Created during the reign of Louis XIV, the “King’s Cabinet” graphic collection contained several thousand pieces at the end of the 17th century, due to the acquisition of part of the collection of the banker Everard Jabach. The latter had purchased drawings in Italy as well as in Flanders, where he came into ownership of some of the lots put on sale after the death of Rubens. They were later complemented by works from the studios of Charles Le Brun and Pierre Mignard, the court painters. In the 18th century collecting drawings was extremely popular in Paris, and the King’s Cabinet collection grew thanks to donations and acquisitions, such as the sale of Mariette’s collection in 1775. During the Revolution in 1793 the royal collection formed the nucleus of the National museum. After the confiscations of emigrants’ property the collection was enriched with war trophies from Cologne and Modena. The donations of the 19th century supplemented the panorama of the French school with the ensemble of Delacroix’s and Corot’s drawings collected by Etienne Moreau-Nelaton. Following the establishment of the d’Orsay Museum, the drawings of artists born after 1820 were placed under its jurisdiction, while remaining at the same time in their places in the Louvre. The consultation room, where visitors were received daily, was situated on the reconstructed landing of the ancient Sovereigns’ Staircase — the decoration of which, completed in 1871, is one of the most remarkable examples of palatial ornamentation of the epoch of Napoleon III.
In the history of European art artists’ journeys played at certain times a major role in cultural exchanges and enrichment of knowledge.
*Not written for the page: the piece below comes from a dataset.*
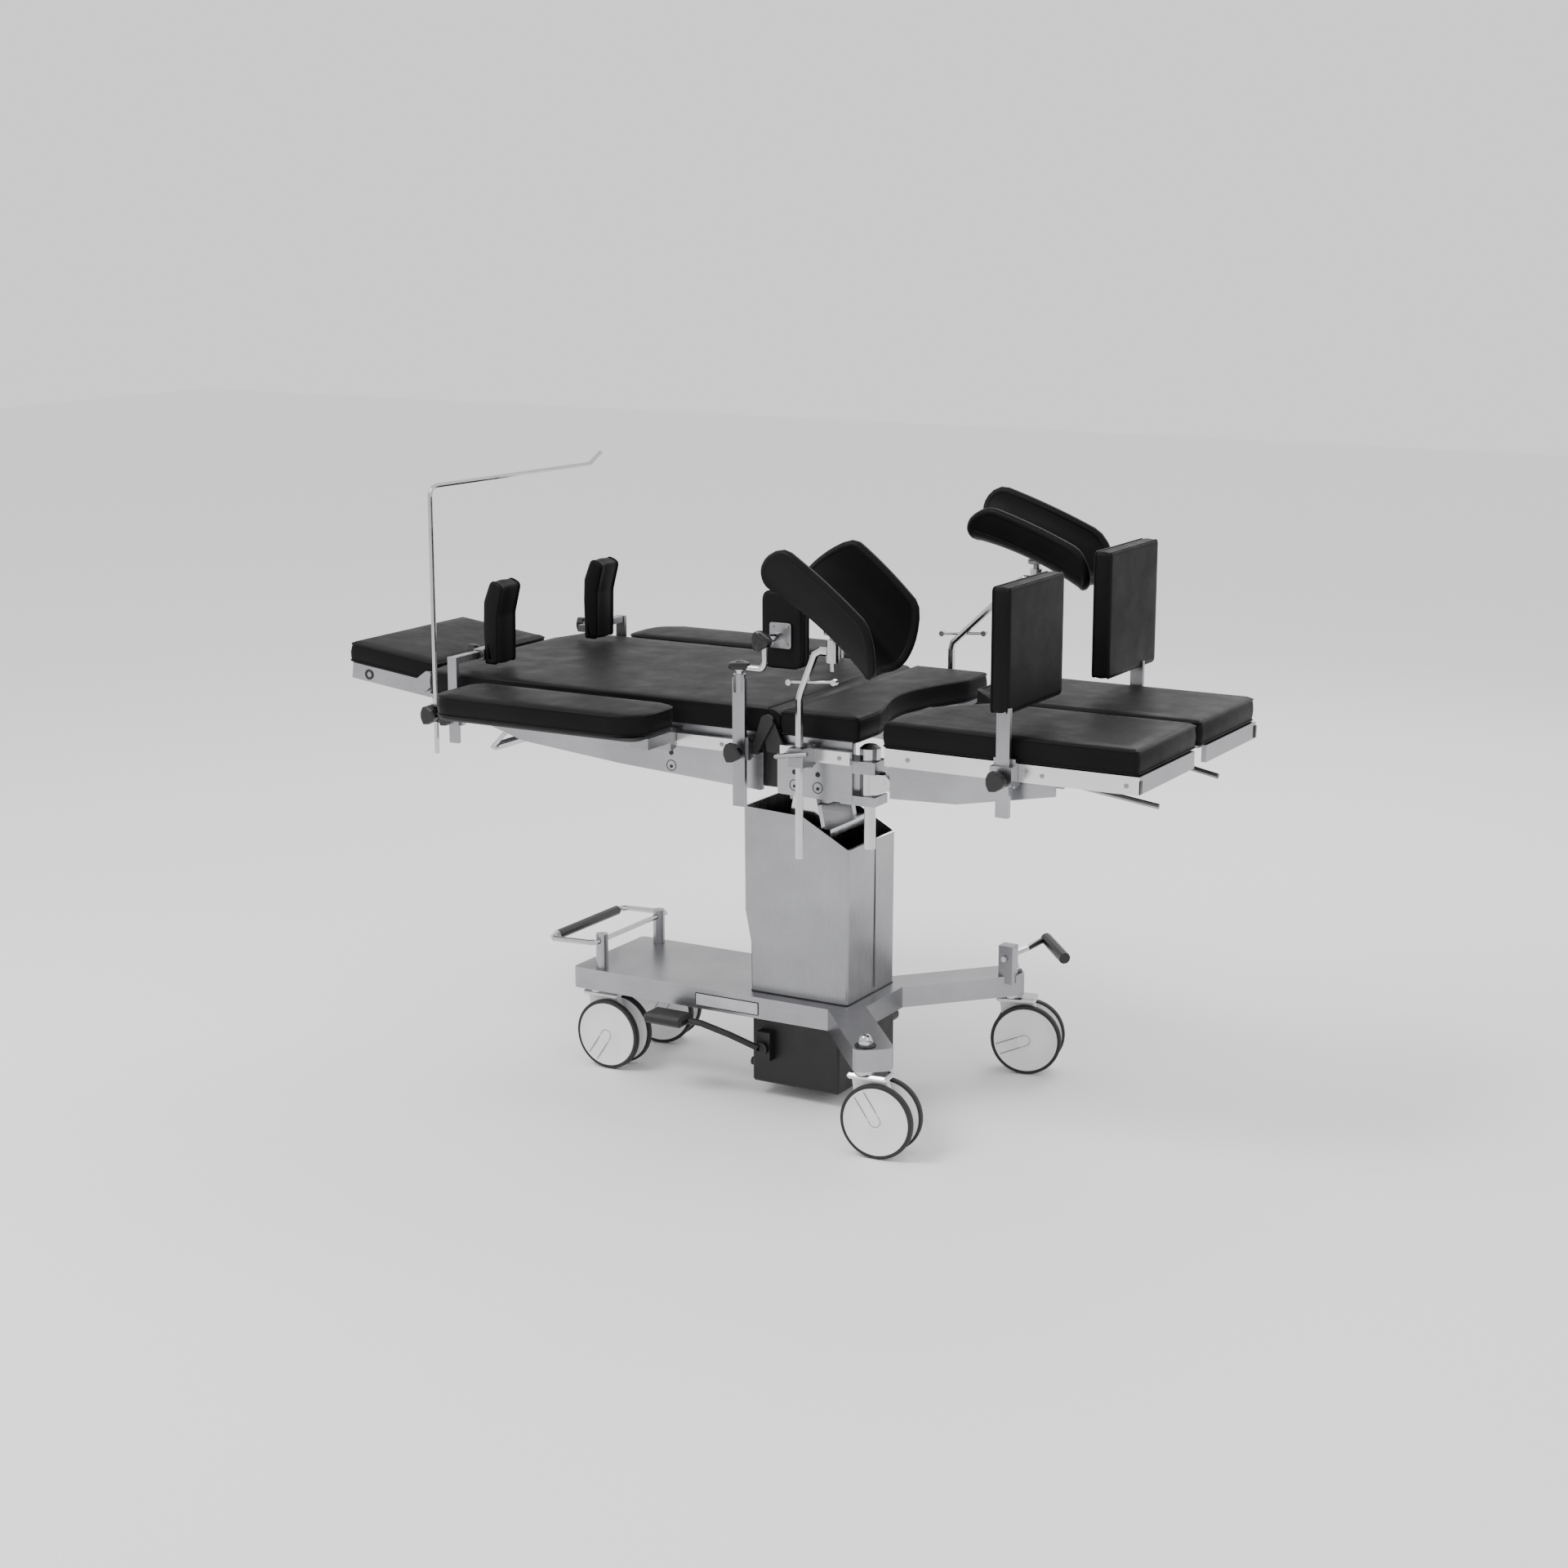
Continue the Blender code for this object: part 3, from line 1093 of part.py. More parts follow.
def centre_on_length():
    """Moves the table so that the middle of its overall length is at x = 0."""
    reach = (0.011 + HEAD_LENGTH) * math.cos(HEAD_RAISE)
    head_end = HEAD_AXIS_X - reach - (PAD_T / 2 - PAD_ROUND) * math.sin(HEAD_RAISE)
    foot_end = LEG_X1 + 0.004
    shift = -(head_end + foot_end) / 2
    for item in bpy.data.objects:
        if item.parent is None:
            item.location.x += shift
    return shift


def main():
    clear_scene()
    KIT["parts"] = new_collection("operating_table")
    KIT["cutters"] = new_collection("cutters")
    for key in MATERIALS:
        KIT[key] = material(key)
    build_all()
    centre_on_length()
    bpy.context.view_layer.update()


main()
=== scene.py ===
import math

import bmesh
import bpy
from mathutils import Matrix, Vector, noise
from mathutils.geometry import delaunay_2d_cdt


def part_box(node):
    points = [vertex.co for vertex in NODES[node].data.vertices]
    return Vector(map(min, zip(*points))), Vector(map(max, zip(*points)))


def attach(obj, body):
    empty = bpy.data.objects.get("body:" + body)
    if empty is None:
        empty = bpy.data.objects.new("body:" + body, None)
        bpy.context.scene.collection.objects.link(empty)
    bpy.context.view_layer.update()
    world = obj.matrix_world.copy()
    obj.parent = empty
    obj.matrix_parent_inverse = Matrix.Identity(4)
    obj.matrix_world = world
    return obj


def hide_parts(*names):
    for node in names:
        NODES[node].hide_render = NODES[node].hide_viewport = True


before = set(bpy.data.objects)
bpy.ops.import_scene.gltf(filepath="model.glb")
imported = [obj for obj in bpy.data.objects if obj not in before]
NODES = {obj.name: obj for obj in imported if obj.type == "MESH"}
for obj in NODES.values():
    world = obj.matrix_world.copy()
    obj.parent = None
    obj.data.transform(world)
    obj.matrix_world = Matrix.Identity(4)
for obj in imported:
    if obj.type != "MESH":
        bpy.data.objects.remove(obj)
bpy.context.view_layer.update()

# The lift column's place along the table: the drawing's x counts from there
COLUMN_X = 0.12062
# Lower and upper face of the table cushions
PAD_LOW = 0.803
PAD_HIGH = 0.851
PAD_MIDDLE = (PAD_LOW + PAD_HIGH) / 2
# Outer face of the seat and back rails, and the height of their screws
RAIL_Y = 0.297
RAIL_MIDDLE = 0.7735
# Outer face of the leg sections' rails
LEG_RAIL_Y = 0.2965
SIDES = (("near", -1), ("far", 1))


def at(x, y, z):
    """A point of the drawing, in the part's frame."""
    return Vector((x + COLUMN_X, y, z))


def upright(hand):
    """Places an outline drawn in x and z, its thickness running outwards on one side."""
    return lambda u, v, w: at(u, hand * w, v)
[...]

But why would architects, sculptors and painters risk their lives to go and discover other places, other cultures?
Italy attracted artists in the 16th and 17th centuries. Rome, the capital of Christianity, was the main destination for pilgrims coming from all over Europe, and it was also the city of the ruins of the Roman Empire. From the end of the 15th century — thanks to works by Raphael, Michelangelo and Bramante — its artistic glory was enhanced with the fascination of practically complete collections of ancient sculptures. To understand antiquity, it became a must for visitors to study Laocoon’s sculptures, discovered in 1506 among the ruins of Nero’s Golden House, and to visit the Coliseum or the Arch of Septime Severe. Those who undertook the journey would bring back drawings, even engravings and paintings that supported the existing myth.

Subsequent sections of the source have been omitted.